=== Stated goal ===
Write out the listing below again, precisely as it is given.

(Saved data entries)
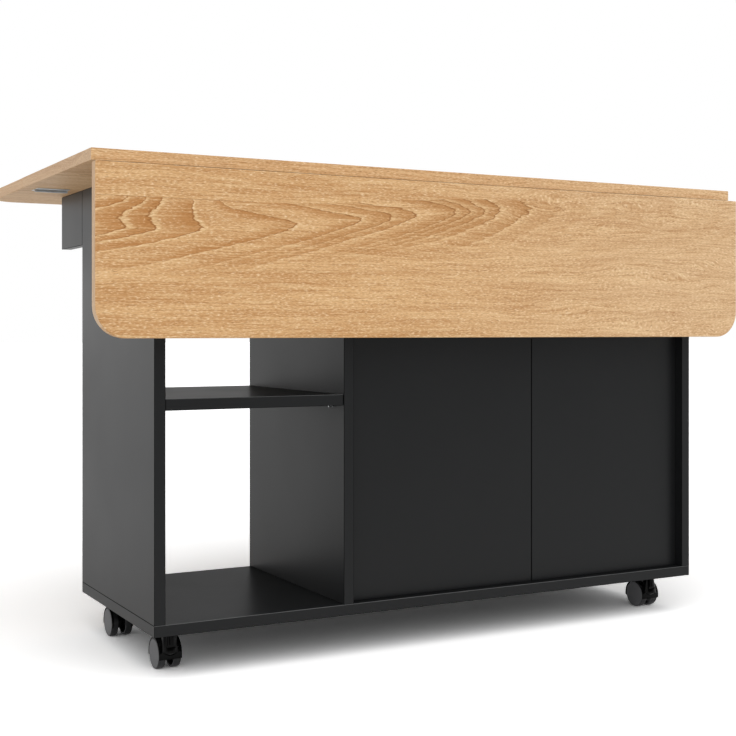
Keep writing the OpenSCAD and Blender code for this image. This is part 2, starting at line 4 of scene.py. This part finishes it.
import bmesh
import bpy
import numpy as np
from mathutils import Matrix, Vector

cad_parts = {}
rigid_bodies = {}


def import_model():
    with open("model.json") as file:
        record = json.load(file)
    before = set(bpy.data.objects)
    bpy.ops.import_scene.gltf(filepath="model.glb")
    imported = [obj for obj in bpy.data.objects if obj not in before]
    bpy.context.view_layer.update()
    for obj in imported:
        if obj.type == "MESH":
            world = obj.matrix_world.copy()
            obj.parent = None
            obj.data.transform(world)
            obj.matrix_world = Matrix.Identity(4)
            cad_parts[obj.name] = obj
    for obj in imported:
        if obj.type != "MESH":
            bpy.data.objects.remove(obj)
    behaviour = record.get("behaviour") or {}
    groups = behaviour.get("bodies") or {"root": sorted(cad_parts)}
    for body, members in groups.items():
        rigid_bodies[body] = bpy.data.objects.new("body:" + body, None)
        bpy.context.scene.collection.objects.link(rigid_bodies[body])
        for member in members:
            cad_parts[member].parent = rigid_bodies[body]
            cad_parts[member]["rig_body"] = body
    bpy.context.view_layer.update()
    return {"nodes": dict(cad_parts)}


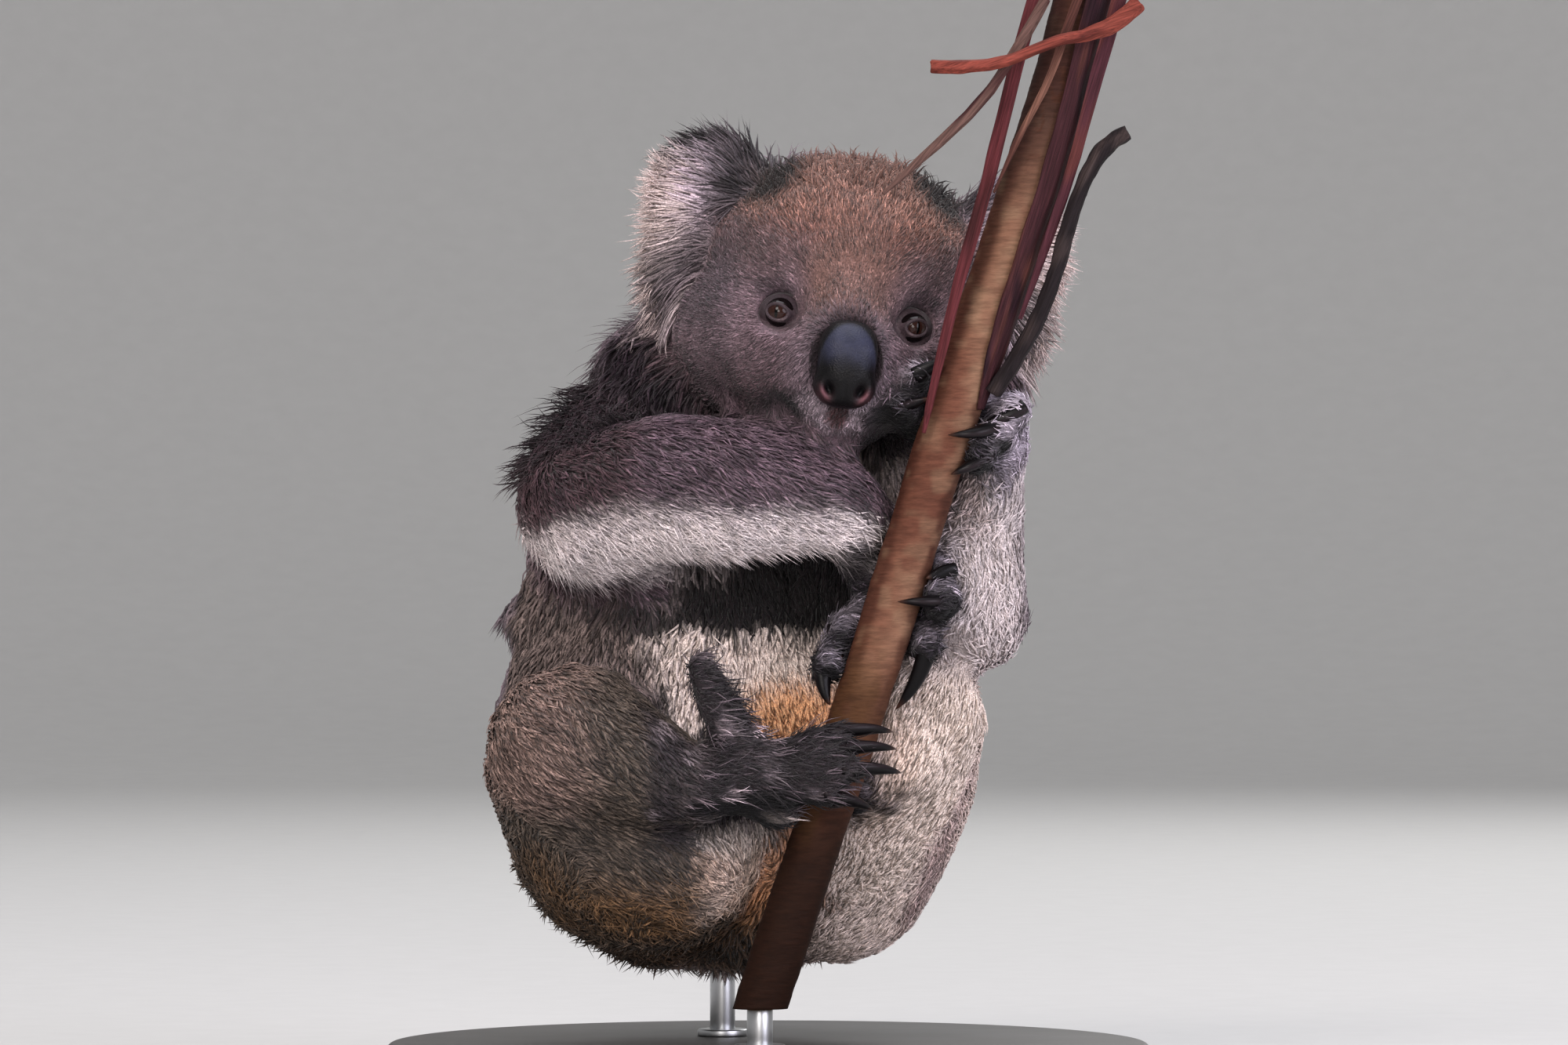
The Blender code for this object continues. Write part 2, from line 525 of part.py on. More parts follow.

=== Answer below ===
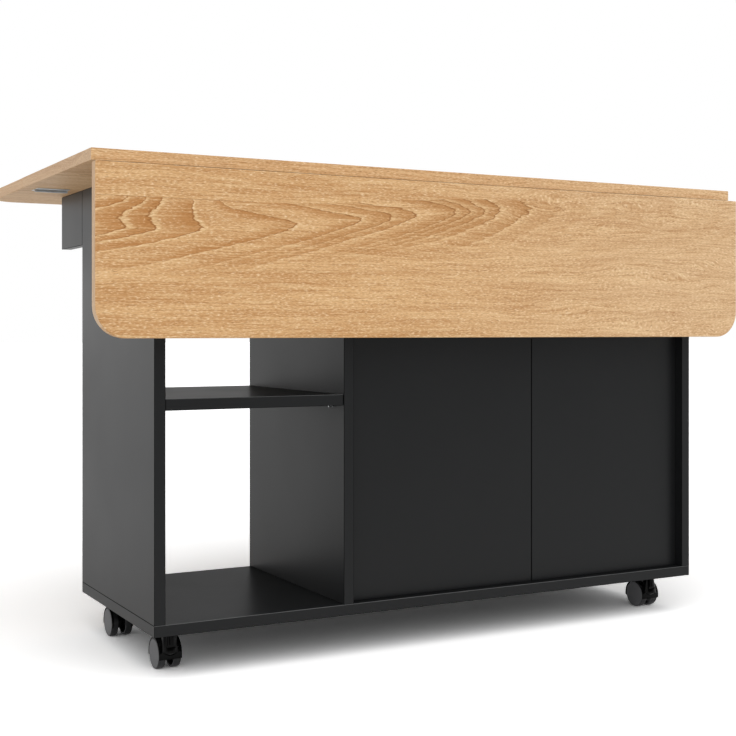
Keep writing the OpenSCAD and Blender code for this image. This is part 2, starting at line 4 of scene.py. This part finishes it.
import bmesh
import bpy
import numpy as np
from mathutils import Matrix, Vector

cad_parts = {}
rigid_bodies = {}


def import_model():
    with open("model.json") as file:
        record = json.load(file)
    before = set(bpy.data.objects)
    bpy.ops.import_scene.gltf(filepath="model.glb")
    imported = [obj for obj in bpy.data.objects if obj not in before]
    bpy.context.view_layer.update()
    for obj in imported:
        if obj.type == "MESH":
            world = obj.matrix_world.copy()
            obj.parent = None
            obj.data.transform(world)
            obj.matrix_world = Matrix.Identity(4)
            cad_parts[obj.name] = obj
    for obj in imported:
        if obj.type != "MESH":
            bpy.data.objects.remove(obj)
    behaviour = record.get("behaviour") or {}
    groups = behaviour.get("bodies") or {"root": sorted(cad_parts)}
    for body, members in groups.items():
        rigid_bodies[body] = bpy.data.objects.new("body:" + body, None)
        bpy.context.scene.collection.objects.link(rigid_bodies[body])
        for member in members:
            cad_parts[member].parent = rigid_bodies[body]
            cad_parts[member]["rig_body"] = body
    bpy.context.view_layer.update()
    return {"nodes": dict(cad_parts)}


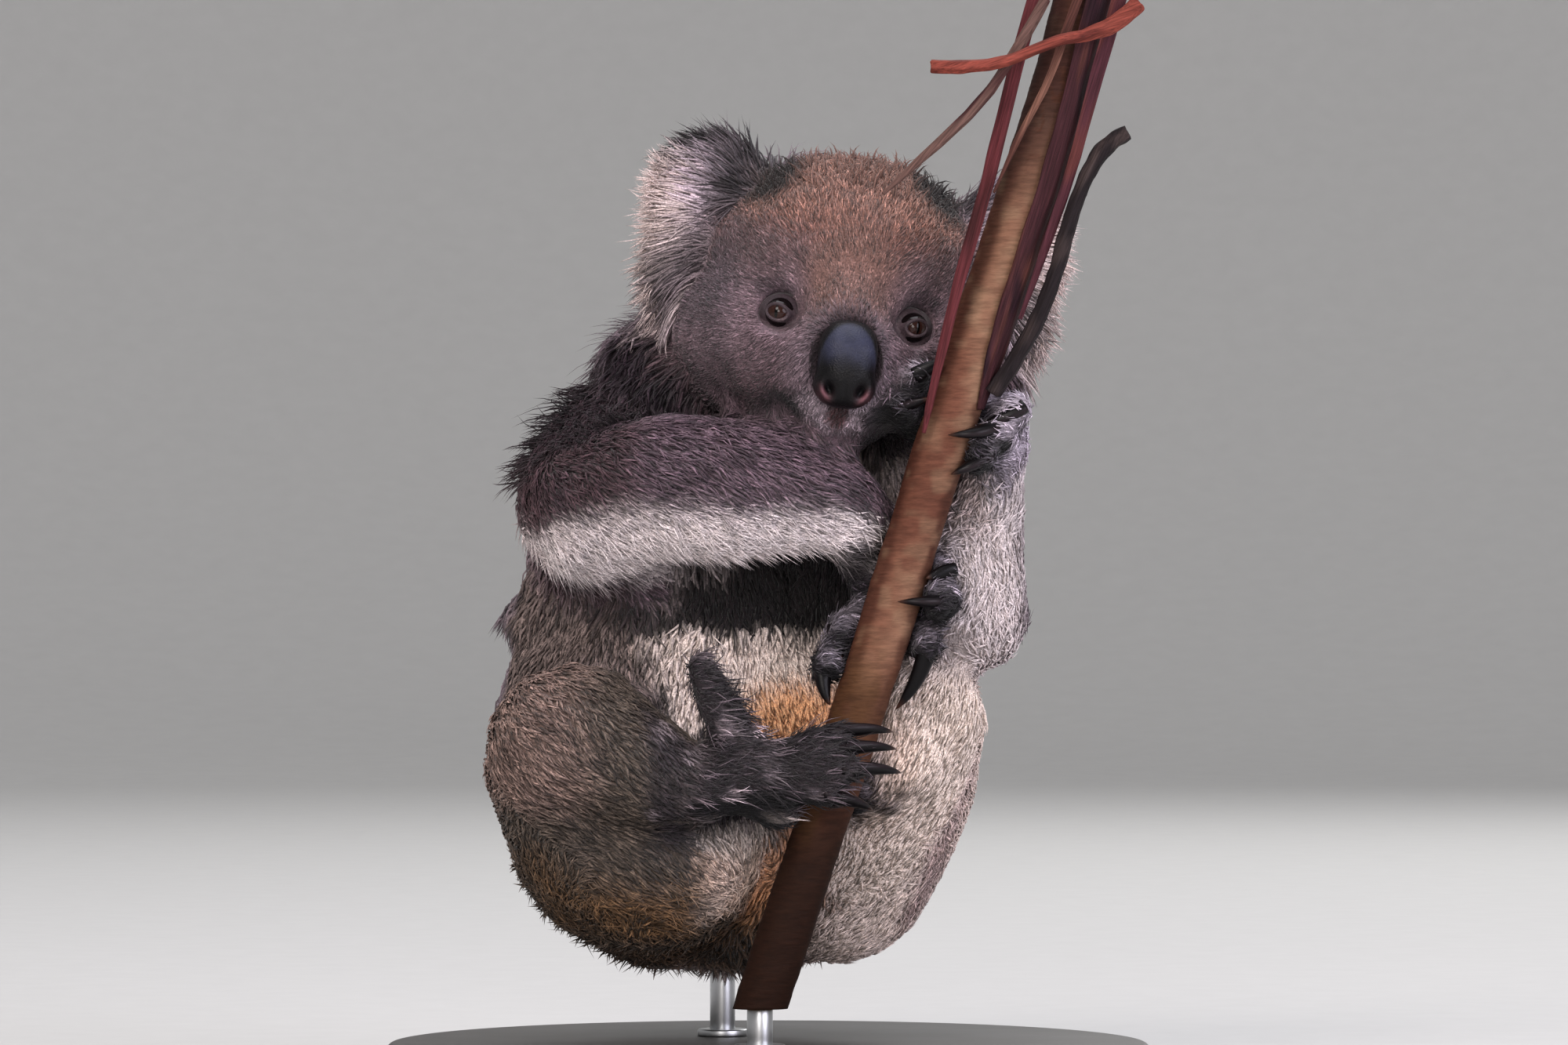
The Blender code for this object continues. Write part 2, from line 525 of part.py on. More parts follow.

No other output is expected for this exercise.